Year: 2020
Runtime: 129 minutes
Director: Halle Berry
Writer: Michelle Rosenfarb
Actors: Halle Berry, Sheila Atim, Adriane Lenox, Adan Canto, Danny Boyd Jr.
By Valerie Kalfrin
Halle Berry has often been a fighter. She leaped from TV shows to feature films after she persuaded director Spike Lee that she had the grit to play a crack addict in 1991’s “Jungle Fever.” As an executive producer on “Introducing Dorothy Dandridge,” she paid for a scene at the film’s ending to help the story’s integrity and its budget.
So it’s understandable that she felt a connection in her to Jackie Justice, the disgraced mixed-martial-arts fighter she plays in “Bruised,” her directing debut. Berry, an Oscar-winner for 2001’s “Monster’s Ball,” channels believable pain as Jackie. (At 55, she also acquits herself in the cage admirably after another character dismisses her as “old” and “full of self-pity.”)
The story’s pacing and Jackie’s character development keep “Bruised” from being a knockout, but the film has such strong performances from Berry and the supporting cast that it’s never down for the count.
Airing on Netflix, which snapped up the film after its showing at the 2021 Toronto International Film Festival, “Bruised” opens with Jackie in a scandalous moment for any MMA fighter with a winning record: trying to climb out of the arena.
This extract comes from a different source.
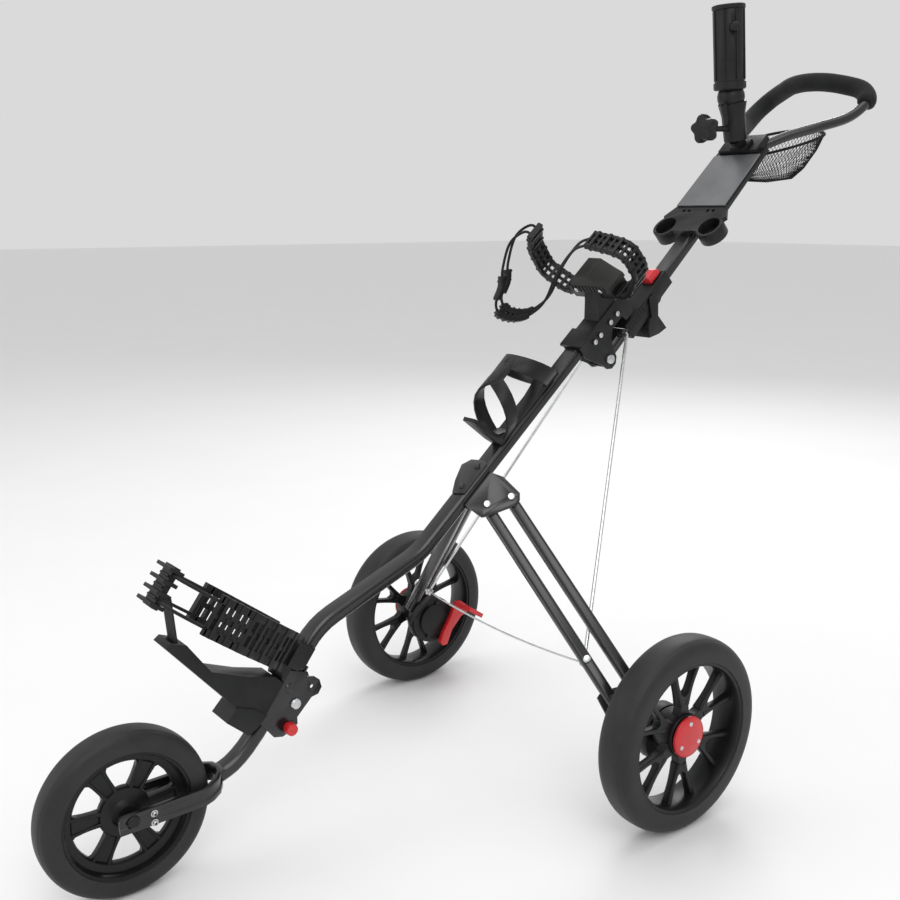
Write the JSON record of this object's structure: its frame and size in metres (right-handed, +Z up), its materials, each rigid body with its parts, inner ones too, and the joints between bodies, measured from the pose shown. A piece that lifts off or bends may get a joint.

Four years later, Jackie shuffles about Newark, New Jersey, dodging locals who taunt her about whom she used to be. She cleans houses for a living and sneaks liquor into a spray bottle that she hides under the sink at home with her manager/boyfriend, Desi (Adan Canto, “Second Chance”), who punches the wall one minute and says he loves her the next.
Desi brings Jackie to a no-holds-barred fight one night to watch another woman he plans to sign. But when Jackie gets into the fray and knocks the other fighter senseless, she piques the interest of Immaculate (Shamier Anderson, “Invasion”), a manager who says he can get her back in the Ultimate Fighting Championship, the world’s largest MMA promotion company.
Jackie seems uninterested until her mother, Angel (Adriane Lenox, “The United States vs. Billie Holiday”), shows up with Jackie’s son, Manny (Danny Boyd Jr., “Watchmen”). The six-year-old had been living in Miami with his father, a cop who died undercover, and the father’s girlfriend sent him north. For once in your life, Angel says, handle your mess.
Writer Michelle Rosenfarb, in her feature debut, peels away Jackie’s trauma in “Bruised” a bit at a time, showing a woman whose life revolves around violence. “You grew up with damage and survived on rage,” Jackie’s trainer, Buddhakan (Sheila Atim, “The Underground Railroad”), observes.

Yet though we discover more about Jackie’s life, we never fully learn why she’s attracted to fighting—or what drove her to want to escape the fight at the beginning. (The film Luchadoras earlier this year, although a documentary, depicted clearer arcs of women in hardscrabble lives who turn to the ring for money, opportunities, and respect.) Jackie also falls back into training fairly easily, making it difficult to appreciate milestones such as her learning new maneuvers or making weight before a crucial match.
Forging a relationship with Manny is tougher but has touching wordless moments. Jackie struggles to give Manny, who doesn’t speak, kindness and stability while barely keeping her head together. Berry’s eyes and posture radiate sincerity with the child even when Jackie’s behavior comes up short.
“Bruised” also peppers Jackie’s world with supporting characters who, thanks to evocative performances, seem to have whole lives going on outside the lens. As Pops, a boxing gym veteran, Stephen McKinley Henderson (“Fences”) respects Jackie when few others do. Lenox’s Angel hates that she has to help Jackie as much as Jackie despises her. Atim especially infuses Buddhakan with a wry yet calming presence. At first skeptical, she recognizes Jackie’s fighting spirit, and the two build a friendship, then a tender romantic connection.
“Bruised” includes professional MMA fighters Valentina Shevchenko and Gabi Garcia, and Berry films the brawls with wide and medium shots to capture the fight choreography and intensity. As in any fighting movie, these bouts are less about victory than Jackie’s self-worth—and “Bruised” rewards viewers and Jackie by emerging stronger on the other side.